▶ [WHAT IS EXPECTED]: Collect the lines of the entries where "manifold" shows up.
■ ■ ■ ■ ■ ■ ■
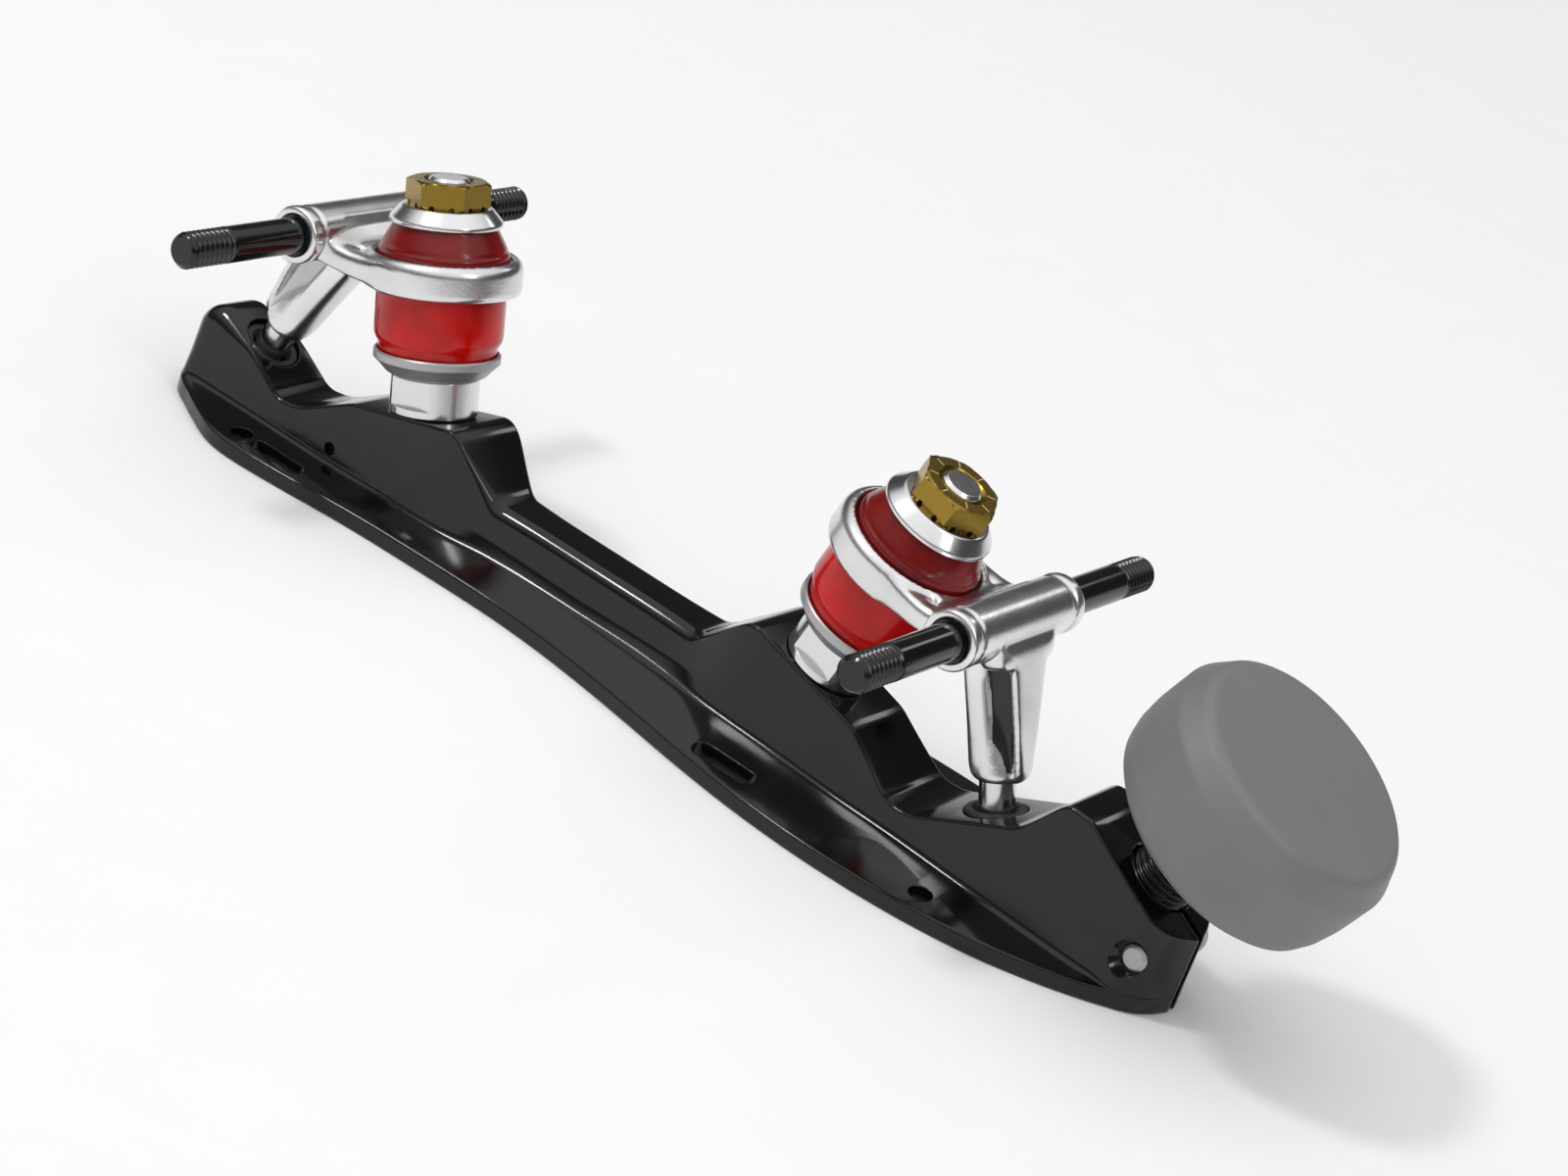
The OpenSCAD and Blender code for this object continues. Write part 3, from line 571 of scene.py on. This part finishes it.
def make_plate():
    verts, xs = [], stations()
    for x in xs:
        half = half_section(x)
        verts += [(x * MM, -y * MM, z * MM) for y, z in half]
        verts += [(x * MM, y * MM, z * MM) for y, z in reversed(half)]
    plate = solid("plate_body", verts, skin(len(xs), 2 * len(half), flip=True))

    both = (-1, 1)
    under, over = -1, 10                # heights that clear the flange
    hole = [(HOLE_R, under), (HOLE_R, over)]
    holes = [slot(x, s * y, length, width, under, over)
             for x, y, length, width in FLANGE_SLOTS for s in both]
    holes += [turned(move(x, s * y, 0), hole, 40) for x, y in FLANGE_HOLES for s in both]
    holes += [slot(s * x, 0, length - width, width, under, top)
              for x, length, width, top in HOLLOWS for s in both]
    holes.append(turned(move(*PIT) @ turn(-90, "X"), PIT_BORE, 32))
    for side in ("front", "rear"):
        holes.append(turned(on_kingpin(side), KINGPIN_BORE, 48))
        holes.append(turned(on_leg(side), PIVOT_BORE))
    cut(plate, holes)
    cut(plate, [turned(ON_TOE, STEM_BORE, 80)])
    cut(plate, [block(ON_TOE, *CLAMP_SLIT)])
    cut(plate, [turned(on_screw(), SCREW_BORE)])
    dress(plate, black_plate, "plate", "plate", slot="black_anodised", sharp=32)


# Hanger

# the leg's parts, for bar(): (z, x from, x to, half width)
LEG_RIB = [(-3, -6.9, 0, 4.6), (-10, -6.4, -0.7, 4.5), (-18.5, -5.5, 0.2, 4.3), (-26, -4.9, 1, 4.1),
           (-27.8, -4.5, 1.1, 3.9), (-28.6, -3.8, 1, 3.4), (-29, -2.6, 0.8, 2.4)]
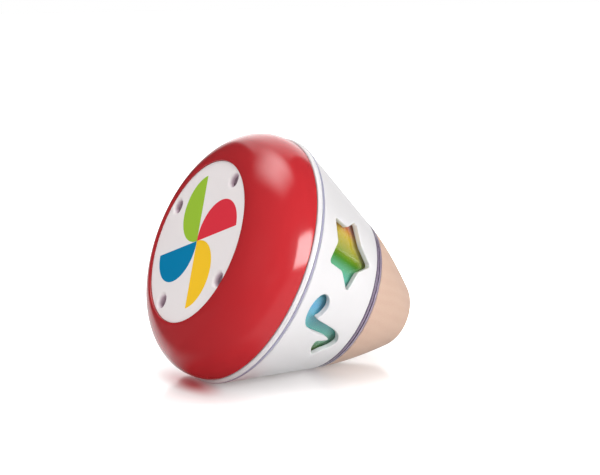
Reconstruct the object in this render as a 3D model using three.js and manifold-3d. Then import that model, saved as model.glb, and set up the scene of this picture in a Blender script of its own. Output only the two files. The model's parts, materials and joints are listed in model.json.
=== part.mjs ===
// Rolling twist-to-wind music box: a red dome, a white windowed band and a turned beech top.
// The toy lies on its conical band. Its own axis runs from the face disc, at height 0, to the wood.
// Lengths are millimetres and angles are degrees.
import * as THREE from 'three';
import { mergeVertices } from 'three/addons/utils/BufferGeometryUtils.js';
import Module from 'manifold-3d';

const wasm = await Module();
wasm.setup();

// Fits
const seamGap = 0.3;
const seatGap = 0.25;
const turningGap = 0.5;
const drumGap = 1.2;
const drumTopGap = 0.9;
const drumFloorGap = 2.5;
const cutOverrun = 1;
const weldDistance = 0.0001;

// Facets
const shellFacets = 36;
const innerFacets = 24;
const smallFacets = 12;
const screwFacets = 8;
const screwSides = 6;
const curveSteps = 4;
const tipArcSteps = 3;

// Outside shape, along the toy's axis from the outer plane of the face disc
const rimRadius = 60;
const bandHeight = 46.9;
const bandEndRadius = 39.4;
const collarHeight = 4.15;
const toyLength = 115.4;

// Dome
const domeWall = 2.2;
const domeRimStep = 1;
const domeMouthRadius = 39.2;
const domeBulge = 0.9;
const domeLandWidth = 1.1;
const domeRadialPower = 1.78;
const domeAxialPower = 1.65;
const domeCurveSteps = 8;
const domeInsideSteps = 5;
const ledgeWidth = 0.9;
const ledgeThickness = 1.1;

// Face disc and its four screw wells
const discThickness = 2.6;
const wellCount = 4;
const wellInset = 5.2;
const firstWellAngle = 21.4;
const wellMouthRadius = 3.9;
const wellFloorRadius = 2.6;
const wellDishDepth = 2.2;
const wellDepth = 4.6;
const wellFloorThickness = 1.4;
const wellWall = 1.3;
const discScrewHoleRadius = 1.2;

// Screws: head radius, head height, shank radius and shank length
const discScrew = { head: 2.3, rise: 1.4, shank: 0.95, length: 12 };
const coneScrew = { head: 1.6, rise: 0.9, shank: 0.7, length: 3.4 };
const collarScrew = { head: 1.5, rise: 0.9, shank: 0.7, length: 4 };
const woodScrew = { head: 3, rise: 1.6, shank: 1.2, length: 12 };
const bedScrew = { head: 2, rise: 1.1, shank: 0.9, length: 3.8 };
const combScrew = { head: 1.9, rise: 1.2, shank: 0.8, length: 4 };
const frameScrew = { head: 1.4, rise: 0.8, shank: 0.6, length: 2.4 };

// Chassis plate, whose white edge shows between the dome and the band
const chassisEdgeThickness = 2.05;
const chassisEdgeStep = 0.7;
const chassisSpigotWall = 2;
const chassisSpigotDepth = 2;
const postRadius = 3.3;
const postBoreDepth = 13;
const chassisHubHoleRadius = 4;

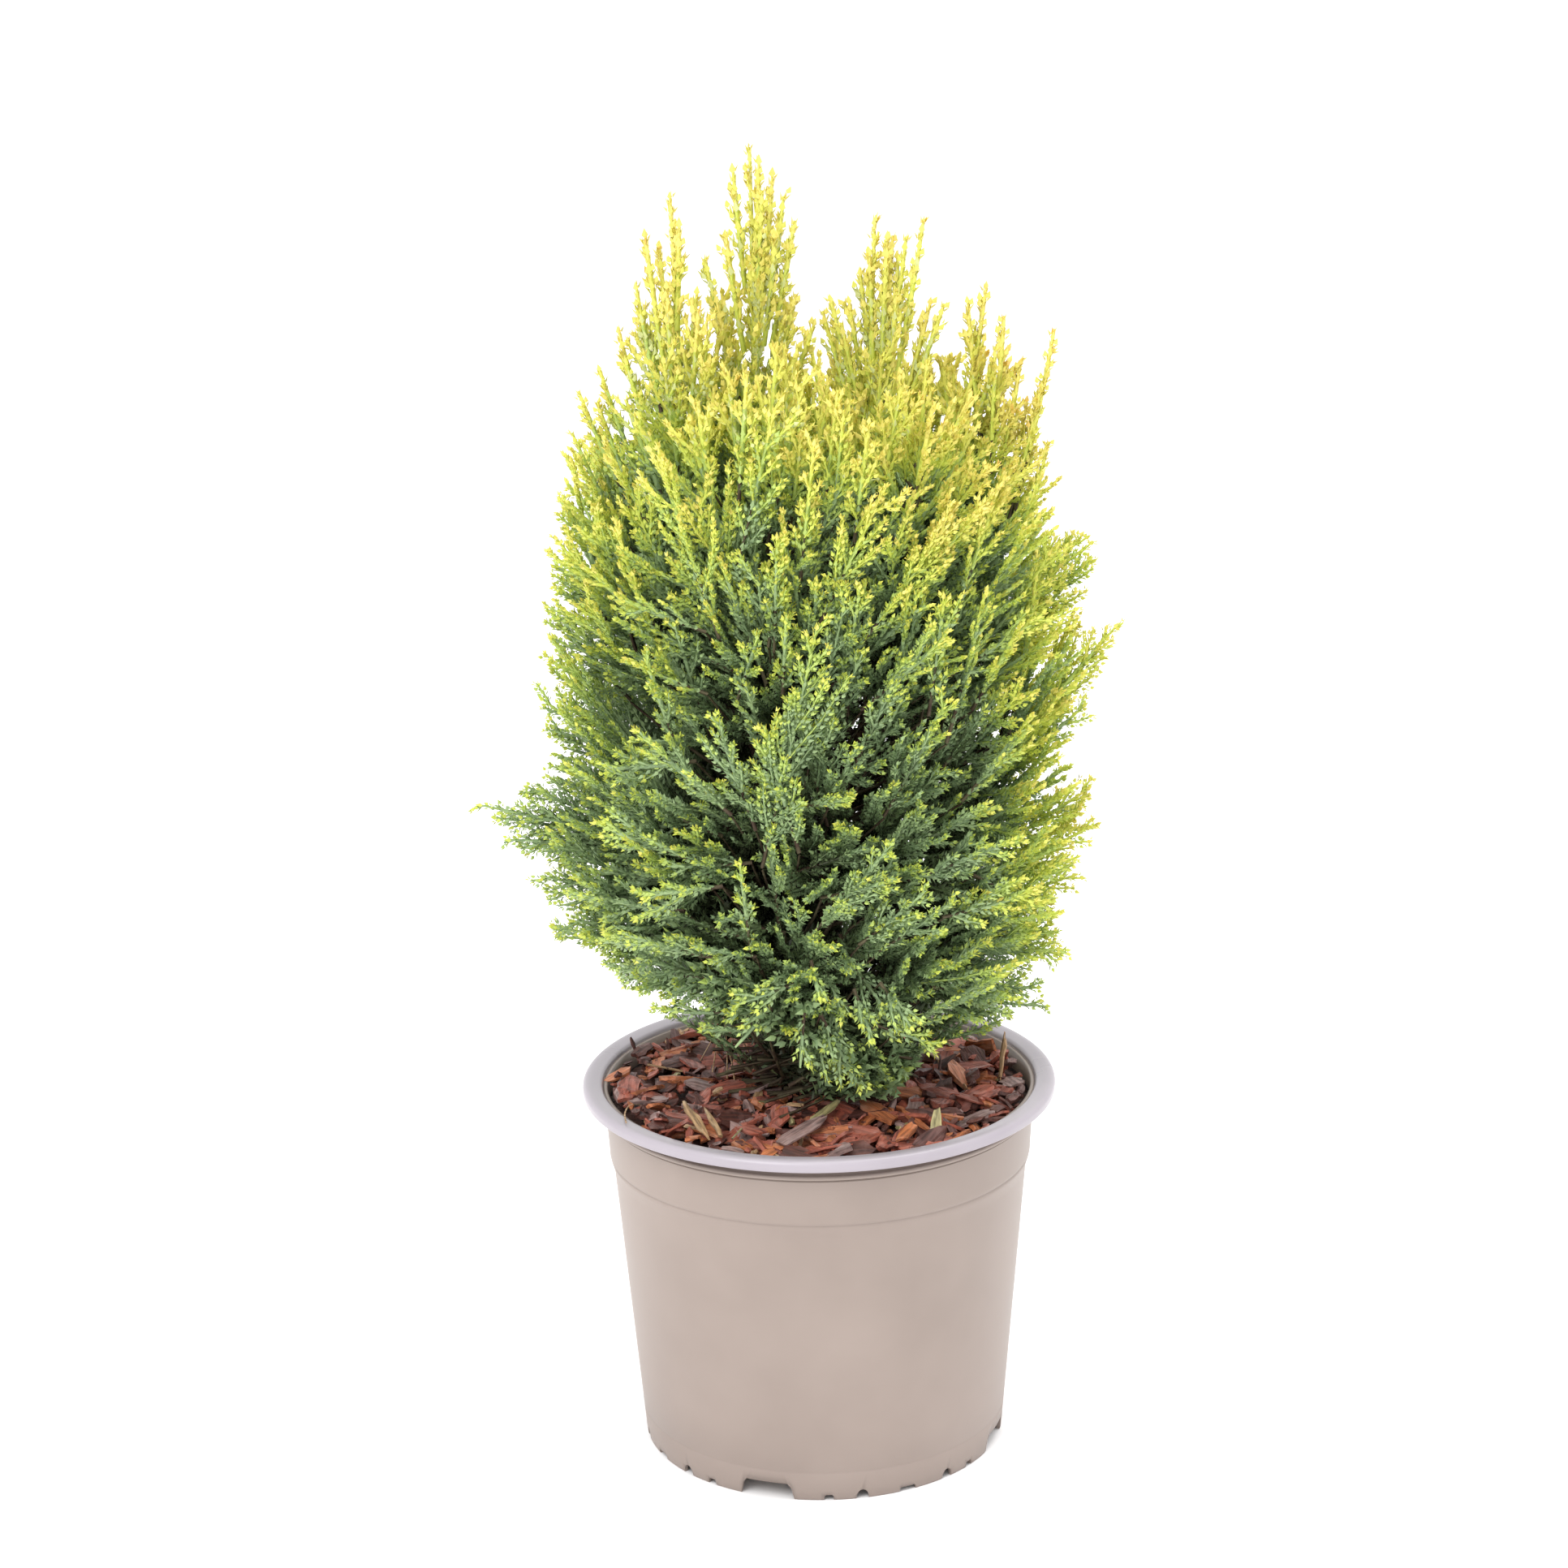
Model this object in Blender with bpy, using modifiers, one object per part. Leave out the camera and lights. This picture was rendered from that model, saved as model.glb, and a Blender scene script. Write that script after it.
■ ■ ■ ■ ■ ■ ■
▶ [TASK OUTPUT]:
Reconstruct the object in this render as a 3D model using three.js and manifold-3d. Then import that model, saved as model.glb, and set up the scene of this picture in a Blender script of its own. Output only the two files. The model's parts, materials and joints are listed in model.json.
import Module from 'manifold-3d';